In Kiev, I was royally entertained by Nikolai who was married to Luba’s sister (who wasn’t really her sister but that’s how they thought of themselves). Nikolai had been a Donetsk coal miner with all that that means. Coal mining anywhere in the world is not for the faint-hearted. In the Donetsk mines, an even greater bravery was needed. At the time of the break-up, Nikolai had conceived the idea to buy an oil refinery from the state at privatisation and had travelled to Moscow and sat outside the offices of the Eximbank until they lent him the money. At the time I met him, he had every trapping of those to whom inconceivable wealth had come rather quickly. I had been met off the plane in a motorcade and driven to his home where I stayed in his half-built mansion. There he showed me his gun cabinet, his sauna and his little son in a Russian uniform and his Doberman and Alsatian dogs. The next morning I joined the motorcade on his commute into work with security vehicles both in front and behind. At his office in the centre of Kiev, his building could be mistaken for a car showroom with the number of brand new vehicles stationed outside. Opposite was the onion dome of his local church newly restored with gold leaf he had supplied and I was asked to speak at a dinner at which I noted that the 33 year old vicar carried a gun in a holster and where stray dogs were thrown pieces of steak.

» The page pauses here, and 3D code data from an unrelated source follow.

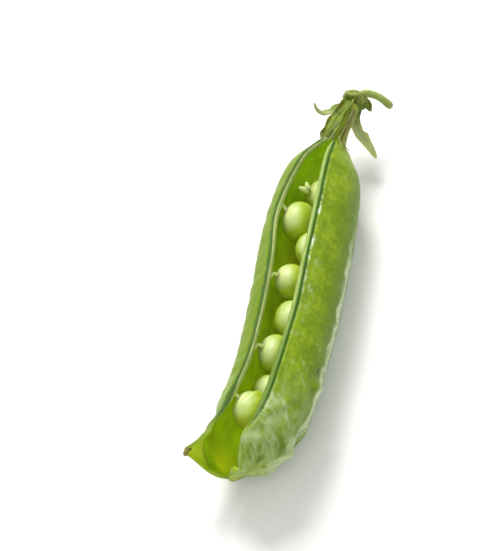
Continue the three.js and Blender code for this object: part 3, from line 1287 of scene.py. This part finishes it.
    def build(self) -> bpy.types.Object:
        """Makes the shell.

        Returns:
            The shell's object.
        """
        for side in Side:
            for span in range(len(self.spans)):
                self.wall(span, side)
        self.stem_cap()
        self.clay.tube(
            self.beak_route,
            self.beak_radii,
            lambda u, turn: (self.form.length_mm + u, 12.0, -1.0, 0.0, 1.0),
            swell=lambda u, turn: 0.05 * math.sin(2 * TURN * turn + 9 * u),
        )
        piece = self.clay.finish("shell")
        dress(piece, ShellFinish().material(), "pod_shell")
        piece.data.materials.append(LiningFinish().material())
        return piece


@dataclass(frozen=True)
class PeaSize:
    """One pea: its middle, half sizes along, across and up, and where its stalk leaves the rim."""

    at: Point
    size: Point
    rim: Side
    root: float


PEA_SIZES = (
    PeaSize((-19.5, -2.1, 8.2), (4.3, 3.7, 3.8), Side.RIGHT, 0.345),
    PeaSize((-10.4, -4.5, 9.2), (4.8, 3.7, 3.9), Side.LEFT, 0.383),
    PeaSize((-2.6, 1.1, 10.5), (4.4, 3.6, 3.7), Side.RIGHT, 0.47),
    PeaSize((6.5, -0.5, 9.5), (4.1, 3.6, 3.8), Side.LEFT, 0.532),
    PeaSize((15.8, 2.9, 9.2), (4.5, 3.9, 3.9), Side.RIGHT, 0.6),
    PeaSize((25.5, 2.7, 9.6), (4.5, 3.6, 3.9), Side.LEFT, 0.673),
    PeaSize((34.2, 4.3, 8.2), (3.9, 3.6, 3.7), Side.RIGHT, 0.725),
    PeaSize((41.6, 3.2, 11.7), (4.4, 3.6, 3.9), Side.LEFT, 0.78),
)


@dataclass
class Peas:
    """The eight peas, each on its short stalk from a rim."""

    form: PodForm
    stalk_radius: float = 0.4
    stalk_gap: float = 0.14
    shoulder_up: float = 0.55
    shoulder_aside: float = 0.45
    stalk_numbers: tuple[float, float, float] = (0.6, 1.0, 0.0)
    unevenness: float = 0.35
    crease_depth: float = 0.0088
    torn_foot: Point = (-17.9, -4.7, 11.0)
    torn_tips: tuple[Point, ...] = ((-17.1, -7.0, 12.5), (-19.2, -5.9, 12.5))
    torn_radii: tuple[float, ...] = (0.75, 0.62, 0.3)

    def lobes(self, way: Vector) -> float:
        """Shapes the shrivelled top of the last pea: two grooves and a swelling between them.

        Args:
            way: direction from its middle, in the pea's own axes.

        Returns:
            How much it swells.
        """
        bent = way.y + 0.16 * way.x + 0.07 * math.sin(4.0 * way.x)
        groove = 0.10 * bell(bent, -0.14, 0.10) * smooth((0.8 - way.x) / 0.6)
        groove += 0.03 * bell(bent + 0.3 * way.x, 0.42, 0.10)
        swelling = 0.12 * bell(bent, 0.14, 0.16) * smooth((0.2 - way.x) / 0.6)
        return (swelling - groove) * smooth(way.z / 0.3)

    def skin(
        self, number: int, frame: Slice, pea: PeaSize, hilum: Vector, way: Vector
    ) -> tuple[Vector, float, float]:
        """Finds a point of a pea's skin.

        Args:
            number: which pea, from 1.
            frame: the pod's axes at the pea.
            pea: its place and sizes.
            hilum: direction of its stalk, in the pea's own axes.
            way: direction from its middle, in the pea's own axes.

        Returns:
            The point, how much it faces up and how close it is to the stalk.
        """
        seed = number * 17.3
        lump = 0.10 * wave(way.x * 1.3 + seed, way.y * 1.3, way.z * 1.3)
        if number == len(PEA_SIZES):
            lump += self.lobes(way)
        crease = 1.0 - abs(wave(way.x * 1.2 + seed, way.y * 1.5, way.z * 1.2 + 5.0)) * 2.2
        near = max(0.0, way.dot(hilum))
        radius = 1.0 + self.unevenness * lump - self.crease_depth * max(0.0, crease) ** 2
        radius += 0.05 * near**14 - 0.035 * way.x**4  # drawn out at the stalk, squarer at the ends
        x, y, z = (step * size * radius for step, size in zip(way, pea.size))
        point = Vector(pea.at) + frame.along * x + frame.right * y + frame.up * z
        return point, way.z, smooth((near - 0.72) / 0.22)

    def stalk_route(self, pea: PeaSize, frame: Slice) -> list[Vector]:
        """Finds the stalk's way from the rim to the pea's shoulder.

        Args:
            pea: the pea.
            frame: the pod's axes at the pea.

        Returns:
            The start, a middle point and the end.
        """
        root = self.form.slice_at(pea.root)
        lining = self.form.inner(root, pea.rim, 0.9)
        inward = (root.centre - lining).normalized()
        start = self.form.inner(root, pea.rim, 0.97) + inward * self.stalk_gap
        aside = frame.right * (self.shoulder_aside * pea.rim.value * pea.size[1])
        end = Vector(pea.at) + frame.up * (self.shoulder_up * pea.size[2]) + aside
        return [start, start.lerp(end, 0.45) + frame.up * 0.75 - frame.along * 0.3, end]

    def build_one(self, number: int, pea: PeaSize, material: bpy.types.Material) -> bpy.types.Object:
        """Makes one pea.

        Args:
            number: which pea, from 1.
            pea: its place and sizes.
            material: the peas' material.

        Returns:
            The pea's object.
        """
        clay = Clay("crown", "stalk", "painted_top_highlight")
        frame = self.form.nearest(pea.at[0])
        route = self.stalk_route(pea, frame)
        offset = route[2] - Vector(pea.at)
        axes = (frame.along, frame.right, frame.up)
        hilum = Vector([offset.dot(axis) / size for axis, size in zip(axes, pea.size)]).normalized()
        # Way of the painted highlight: mostly up, a little towards the stalk.
        highlight_way = (hilum * 0.5 + Vector((0.25, 0.0, 0.8))).normalized()

        def place(way: Vector) -> Placed:
            """Places one corner of the pea."""
            point, crown, near = self.skin(number, frame, pea, hilum, way)
            return point, (crown, near * 0.9, smooth((way.dot(highlight_way) - 0.5) / 0.5))

        clay.ball(place)
        radius = self.stalk_radius
        clay.tube(
            route,
            (radius * 1.4, radius * 0.85, radius, radius * 2.3),
            lambda u, turn: self.stalk_numbers,
            swell=lambda u, turn: 0.04 * math.sin(3 * TURN * turn + 5 * u),
        )
        if number == 1:
            foot = Vector(self.torn_foot)
            for tip in map(Vector, self.torn_tips):
                bend = foot.lerp(tip, 0.45) + Vector((0.15, -0.1, 0.2))
                clay.tube([foot, bend, tip], self.torn_radii, lambda u, turn: self.stalk_numbers)
        piece = clay.finish(f"garden_pea_{number}")
        dress(piece, material, f"pea_{number}")
        return piece

    def build(self) -> list[bpy.types.Object]:
        """Makes all the peas.

        Returns:
            Their objects.
        """
        material = PeaFinish().material()
        return [self.build_one(number, pea, material) for number, pea in enumerate(PEA_SIZES, 1)]


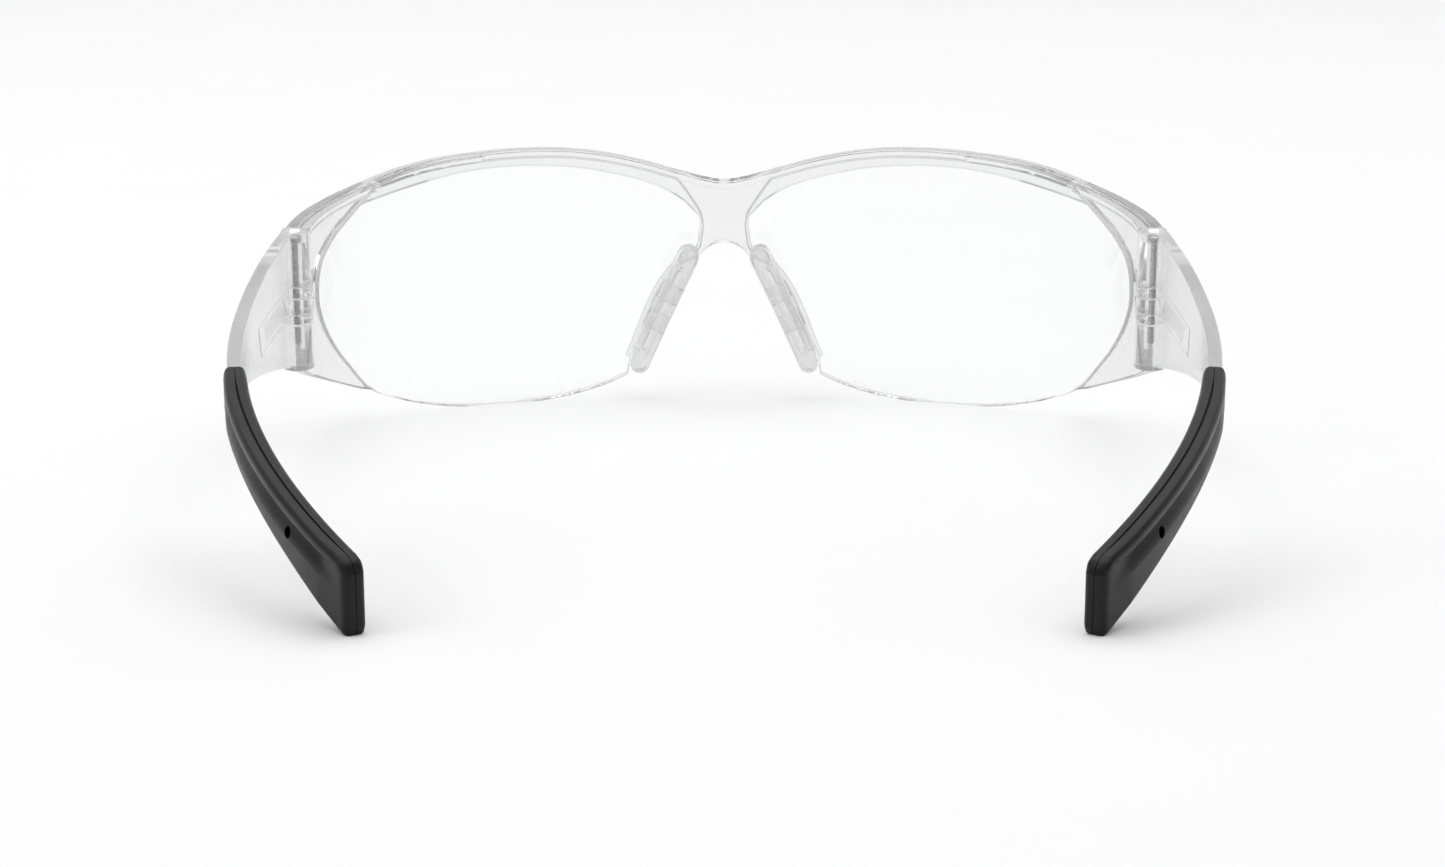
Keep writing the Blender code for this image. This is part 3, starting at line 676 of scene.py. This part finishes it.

But aside from the show, there was an astonishing modesty about the man. All the wealth and luxury could not take away the tastes of his hard life underground. His righthand man was Vladimir; completely useless in business, but the man who had been his mate underground. Underground, as above ground now, this was a bond that trumped all others, and one morning when I got up his wife called to me to come and view Nikolai. He was not asleep in the luxurious bedroom of his luxurious mansion but fast asleep in a basket with his arms folded round his dogs.

Changed Lives?

Where, I wonder, is he now? And where is Vladimir, and where all those who were trying to build something new and barter an old life for a new one?